14. The data center according to claim 12, wherein a first temperature sensor (61) is connected in series to the internal liquid return pipeline (6), and a second temperature sensor (73) is connected in series to the internal liquid inlet pipeline (7);

an electrically-controlled regulating valve (81) is connected in series to the external liquid inlet pipeline (8); and

the control box (5) is electrically connected to the pump body (3), the first temperature sensor (61), the second temperature sensor (73) and the electrically-controlled regulating valve (81), respectively.

15. The data center according to claim 14, wherein the internal liquid inlet pipeline (7) and/or the internal liquid return pipeline (6) are provided with a first branch, and the first branch is connected to a liquid charging/discharging port (74); and

the liquid charging/discharging port (74) comprises a liquid charging/discharging globe valve (741) and a quick connect coupling (742), one end of the liquid charging/discharging globe valve (741) is communicated with the first branch, and other end of the liquid charging/discharging globe valve (741) is communicated with the quick connect coupling (742).
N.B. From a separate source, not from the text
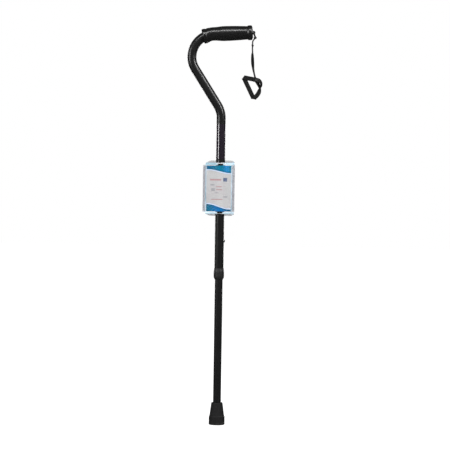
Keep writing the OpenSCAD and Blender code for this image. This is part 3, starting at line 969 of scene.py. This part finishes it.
def ribbon(stations):
    """Skin of a woven ribbon with slanted ribs. A station is (centre, half-width vector, face normal)."""
    profile, slope, rib_h, rib_pitch = web_profile(), 0.9, 0.05, 1.1 * MM
    rings, along = [], 0.0
    for i, (centre, half, normal) in enumerate(stations):
        if i:
            along += (centre - stations[i - 1][0]).length
        ring = []
        for t, h in profile:
            slant = abs(t) * half.length * slope
            rib = rib_h * sin(TURN * (along + slant) / rib_pitch)
            ring.append(centre + half * t + normal * (WEB_T / 2 * (h + rib * (1 if h > 0 else -1))))
        rings.append(ring)
    return loft(rings)


def stretch(start, end, y, start_half, end_half, normal):
    """Stations of a straight stretch at depth y: both edges run straight between the end sections."""
    start, end = Vector((start.x, y, start.z)), Vector((end.x, y, end.z))
    count = max(2, round((end - start).length / (0.3 * MM)))
    return [
        (start.lerp(end, k / count), start_half.lerp(end_half, k / count), normal)
        for k in range(count)
    ]


def fold(point, crease, out, from_y, to_y, normal):
    """Stations of a flat fold: the ribbon turns over the crease from one layer to the other."""
    steps, radius, middle = 10, abs(to_y - from_y) / 2, (from_y + to_y) / 2
    away = Vector((0, (from_y - to_y) / abs(from_y - to_y), 0))
    stations = []
    for k in range(steps + 1):
        a = pi * k / steps
        centre = Vector((point.x, middle, point.z))
        centre += away * (radius * cos(a))
        centre += out * (radius * sin(a))
        turned = normal * cos(a) + out * (sin(a) * (1 if normal.dot(away) > 0 else -1))
        stations.append((centre, crease, turned))
    return stations


def crease_at(point, before, after):
    """The crease of a flat fold at a corner, as a half-width vector, and the way out past the corner."""
    d_in = (point - before).normalized()
    d_out = (after - point).normalized()
    along = (d_in + d_out).normalized()
    return along * (WEB_W / 2 / abs(along.cross(d_in).length)), (d_in - d_out).normalized()


def square_half(direction, crease):
    """The half-width vector square to a run, on the crease's side."""
    side = FACING.cross(direction).normalized() * (WEB_W / 2)
    return side if side.dot(crease) > 0 else -side


def rolled(tangent, flat_side, roll_deg):
    """The side and face normal of a ribbon that is rolled from flat about its run."""
    out = tangent.cross(flat_side).normalized()
    if out.dot(FACING) < 0:
        out = -out
    roll = radians(roll_deg)
    side = flat_side * cos(roll) + out * sin(roll)
    return side, out * cos(roll) - flat_side * sin(roll)


LOOP_JOIN = from_eyelet(7.6, -114.2)
LOOP_LEFT = from_eyelet(-22.7, -108.7)
LOOP_LOW = from_eyelet(2.0, -159.4)
LOOP_KNEE = from_eyelet(9.6, -152.0)


def loop_twist(crease, reach):
    """Stations from the low corner's crease up the right side of the loop, which twists and comes
    back flat to the join. It leaves the crease's slant within reach."""
    path = spline((
        (2.0, -159.4, -0.85, 0), (5.6, -155.9, -0.8, 0), (9.6, -152.0, -0.7, 2), (14.0, -145.2, -0.4, 14),
        (16.2, -138.4, 0.0, 42), (17.4, -132.8, 0.2, 66), (19.6, -127.8, 0.3, 62), (20.0, -123.0, 0.4, 58),
        (17.6, -118.4, 0.5, 40), (13.0, -115.4, 0.6, 14), (7.6, -114.2, 0.85, 0),
    ), 26)
    points = [from_eyelet(x, z, y) for x, z, y, _ in path]
    stations, last_side = [], crease
    for i in range(1, len(path)):
        tangent = tangent_at(points, i)
        flat_side = tangent.cross(FACING).normalized()
        if flat_side.dot(last_side) < 0:
            flat_side = -flat_side
        last_side = flat_side
        side, normal = rolled(tangent, flat_side, path[i][3])
        ease = smoothstep((points[i] - points[0]).length / reach)
        stations.append((points[i], crease.lerp(side * (WEB_W / 2), ease), normal))
    return stations


def build_loop(material):
    """The wrist loop: one ribbon that runs left from the join, down and back up with two flat folds
    and a twist."""
    reach = 5 * MM
    left_crease, left_out = crease_at(LOOP_LEFT, LOOP_JOIN, LOOP_LOW)
    low_crease, low_out = crease_at(LOOP_LOW, LOOP_LEFT, LOOP_KNEE)
    top_run = (LOOP_LEFT - LOOP_JOIN).normalized()
    left_run = (LOOP_LOW - LOOP_LEFT).normalized()
    half_top = square_half(top_run, left_crease)
    half_left = square_half(left_run, left_crease)
    if half_left.dot(low_crease) < 0:
        low_crease = -low_crease
    near_left, past_left = LOOP_LEFT - top_run * reach, LOOP_LEFT + left_run * reach
    near_low = LOOP_LOW - left_run * reach
    stations = stretch(LOOP_JOIN, near_left, FRONT_Y, half_top, half_top, FACING)
    stations += stretch(near_left, LOOP_LEFT, FRONT_Y, half_top, left_crease, FACING)
    stations += fold(LOOP_LEFT, left_crease, left_out, FRONT_Y, BACK_Y, FACING)
    stations += stretch(LOOP_LEFT, past_left, BACK_Y, left_crease, half_left, -FACING)
    stations += stretch(past_left, near_low, BACK_Y, half_left, half_left, -FACING)
    stations += stretch(near_low, LOOP_LOW, BACK_Y, half_left, low_crease, -FACING)
    stations += fold(LOOP_LOW, low_crease, low_out, BACK_Y, FRONT_Y, -FACING)
    loop = new_object("wrist_loop", *ribbon(stations + loop_twist(low_crease, reach)))
    finish_piece(loop, material, "loop", "nylon_webbing", "strap_webbing")


def build_twisted(name, material, controls, width):
    """A ribbon along a curve. A control is (x, z, y, roll in degrees), in millimetres from the
    eyelet, and width gives the ribbon's width at a share of its length."""
    rows = spline(controls, 24)
    centres = [from_eyelet(x, z, y) for x, z, y, _ in rows]
    stations = []
    for i, (_, _, _, roll_deg) in enumerate(rows):
        tangent = tangent_at(centres, i)
        side, normal = rolled(tangent, FACING.cross(tangent).normalized(), roll_deg)
        stations.append((centres[i], side * (width(i / (len(rows) - 1)) / 2), normal))
    finish_piece(new_object(name, *ribbon(stations)), material, "loop", "nylon_webbing")


def tail_width(t):
    """The tail is gathered where the cord is sewn to it, full in the middle and slimmer below."""
    gathered, lost = 6.5 * MM, 2.6 * MM
    if t < 0.5:
        return gathered + (WEB_W - gathered) * smoothstep(t / 0.15)
    return WEB_W - lost * smoothstep((t - 0.5) / 0.4)


def zigzag_tack():
    """Threads across the join, each pass slanted the other way."""
    length, width, passes, thread_r = 8 * MM, 6.4 * MM, 15, 0.21 * MM
    middle = from_eyelet(8.4, -114.8)
    along = (LOOP_JOIN - LOOP_LEFT).normalized()
    across = along.cross(FACING).normalized()
    parts = []
    for k in range(passes):
        shift = along * (length * (k / (passes - 1) - 0.5))
        way = 1 if k % 2 else -1
        points = []
        for i in range(13):
            t = -1 + i / 6
            dip = 0.35 * MM * abs(t) ** 8
            place = middle + shift + across * (way * t * width / 2) + along * (0.25 * MM * t)
            points.append(Vector((place.x, FRONT_Y - WEB_T / 2 - 0.16 * MM + dip, place.z)))
        parts.append(tube(points, thread_r, sides=7))
    return parts


def whipping():
    """Threads round the top of the tail, where it is sewn over the cord."""
    parts = []
    for k in range(5):
        centre = from_eyelet(-2.35, -46.4 - 1.0 * k)
        wrap = []
        for i in range(25):
            a = TURN * i / 24
            turn = (1.15 * MM * cos(a), 3.1 * MM * sin(a), 0.5 * MM * i / 24)
            wrap.append(centre + Vector(turn))
        parts.append(tube(wrap, 0.26 * MM, sides=7))
    return parts


def build_strap():
    """The webbing: the loop, its lapped end and the twisted tail that hangs from the cord, all sewn."""
    material = webbing()
    build_loop(material)
    build_twisted(
        "loop_lapped_end", material,
        ((17.2, -134.4, 1.4, 60), (15.2, -129.6, 1.5, 50), (12.4, -123.8, 1.7, 40), (9.4, -118.0, 2.0, 26),
         (6.4, -114.4, 2.3, 8), (1.0, -112.9, 2.35, 0)),
        lambda t: WEB_W,
    )
    build_twisted(
        "strap_tail", material,
        ((-2.3, -45.8, 0, 72), (-2.5, -53, 0, 62), (-2.1, -63, 0, 50), (-1.3, -76, 0, 50),
         (0.3, -89, 0.2, 66), (3.2, -102, 0.8, 72), (5.4, -110, 1.9, 58), (6.8, -116, 2.6, 30)),
        tail_width,
    )
    stitches = new_object("bar_tack", *join_parts(zigzag_tack() + whipping()))
    finish_piece(stitches, yarn("tack_thread", 0.03), "loop", "stitch_thread", "strap_stitching")


# ---- CAD nodes' finish

def paint_cad_nodes():
    """Gives each CAD node that stays its material."""
    coat, plastic, spring = powder_coat(), moulded_plastic(), steel("spring_steel", 0.55, 0.24, 0.36)
    for name, material in (
        ("handle_tube", coat), ("leg_tube", coat), ("end_plug", plastic), ("collar_nut", plastic),
        ("collar_bush", acetal()), ("clip_frame", spring), ("button_arm", spring),
        ("snap_button", steel("plated_button", 0.60, 0.20, 0.30, (1, 1, 1))), ("rubber_tip", rubber()),
        ("tip_washer", steel("zinc_washer", 0.50, 0.35, 0.5, (1, 1, 1))),
    ):
        paint(frame["nodes"][name], material)


# ---- the stage

def build_floor():
    """A pale disc that looks white to the camera. Pieces don't mirror it."""
    g = Graph("pale_floor")
    seen = g.times(g.node("LightPath").outputs["Is Camera Ray"], 0.72)
    surface = g.node("BsdfDiffuse", Color=g.mix(g.noise(3, 3), grey(0.84), grey(0.88)))
    glow = g.node("Emission", Color=(1, 1, 1), Strength=1.3)
    g.surface(g.blend(seen, surface, glow))
    radius, sides = 30.0, 96
    angles = [TURN * j / sides for j in range(sides)]
    rings = [
        [Vector((r * cos(a), r * sin(a), cad_low.z)) for a in angles]
        for r in (radius, radius / 2, 0.5, 0.01)
    ]
    verts, faces, _ = loft(rings, cap=False)
    floor = new_object("floor", verts, faces, smooth=False)
    paint(floor, g.material)
    floor.visible_glossy = False


def build_sky():
    """A white sky to the camera, soft light all round and nearly black in reflections."""
    world = bpy.data.worlds.new("studio")
    bpy.context.scene.world = world
    world.use_nodes = True
    tree = world.node_tree
    tree.nodes.clear()
    out = tree.nodes.new("ShaderNodeOutputWorld")
    rays = tree.nodes.new("ShaderNodeLightPath")

    def background(level):
        made = tree.nodes.new("ShaderNodeBackground")
        made.inputs["Color"].default_value = (1, 1, 1, 1)
        made.inputs["Strength"].default_value = level
        return made.outputs[0]

    def choose(test, otherwise, chosen):
        made = tree.nodes.new("ShaderNodeMixShader")
        for socket, value in zip(made.inputs, (rays.outputs[test], otherwise, chosen)):
            tree.links.new(value, socket)
        return made.outputs[0]

    sky = choose("Is Glossy Ray", background(0.55), background(0.035))
    tree.links.new(choose("Is Camera Ray", sky, background(1.0)), out.inputs["Surface"])


def soft_light(name, place, size, power, aim_z, mirrored=True):
    """A rectangular area light aimed at the cane's axis. It shows in reflections if mirrored."""
    data = bpy.data.lights.new(name, "AREA")
    data.shape = "RECTANGLE"
    data.size, data.size_y = size
    data.energy = power
    light = bpy.data.objects.new(name, data)
    light.location = place
    light.visible_glossy = mirrored
    light.rotation_euler = (Vector((0, 0, aim_z)) - Vector(place)).to_track_quat("-Z", "Y").to_euler()
    bpy.context.scene.collection.objects.link(light)


def build_lights():
    """Strips that streak the tube's sides and the grip's top, and two unmirrored fills."""
    mid_z = (cad_low.z + cad_high.z) / 2
    soft_light("top_front", (0.1, -1.7, 2.45), (2.6, 0.16), 44, 0.75)
    soft_light("left_strip", (-2.0, -1.2, 1.2), (0.32, 1.1), 22, 0.8)
    soft_light("right_strip", (1.75, -1.15, 1.95), (0.28, 1.2), 35, 0.8)
    soft_light("back_left_strip", (-1.1, 1.9, 0.9), (0.3, 1.5), 9, mid_z)
    soft_light("back_right_strip", (1.1, 1.9, 0.9), (0.3, 1.5), 9, mid_z)
    soft_light("front_fill", (0.2, -3.4, 1.1), (1.8, 1.6), 27, mid_z, False)
    soft_light("back_fill", (0.3, 3.0, 2.2), (2.4, 1.2), 25, mid_z, False)


def build_camera():
    """A long lens in front, level with the cane's middle. view_w is the width it sees at the cane."""
    lens, sensor, view_w = 120.0, 36.0, 1.0870
    roll = radians(0.863)
    aim = Vector((0.0131, 0, 0.4820))
    data = bpy.data.cameras.new("camera")
    data.lens, data.sensor_width, data.clip_end = lens, sensor, 200
    camera = bpy.data.objects.new("camera", data)
    stand = Matrix.Translation(aim - Vector((0, view_w * lens / sensor, 0)))
    camera.matrix_world = stand @ Matrix.Rotation(-roll, 4, "Y") @ Matrix.Rotation(pi / 2, 4, "X")
    bpy.context.scene.collection.objects.link(camera)
    bpy.context.scene.camera = camera
    bpy.context.scene.view_settings.view_transform = "Standard"


paint_cad_nodes()
build_grip()
build_label()
build_tag()
build_cord()
build_strap()
build_floor()
build_sky()
build_lights()
build_camera()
16. The data center according to claim 15, wherein a conductivity meter (75) is connected in series to the internal liquid inlet pipeline (7); and

the conductivity meter (75) is positioned between the filtering component (4) and the other end of the internal liquid inlet pipeline (7).

17. The data center according to claim 16, wherein a plurality of on-off valves (62) are connected in series to the internal liquid return pipeline (6), the internal liquid inlet pipeline (7), the external liquid inlet pipeline (8) and the external liquid return pipeline (9), respectively; and

the plurality of on-off valves (62) are sequentially arranged at intervals along the corresponding pipelines.

18. The data center according to claim 17, wherein the internal liquid inlet pipeline (7) and/or the internal liquid return pipeline (6) are provided with a second branch, and the second branch is connected to a pressure sensor (64) through a ball valve (63).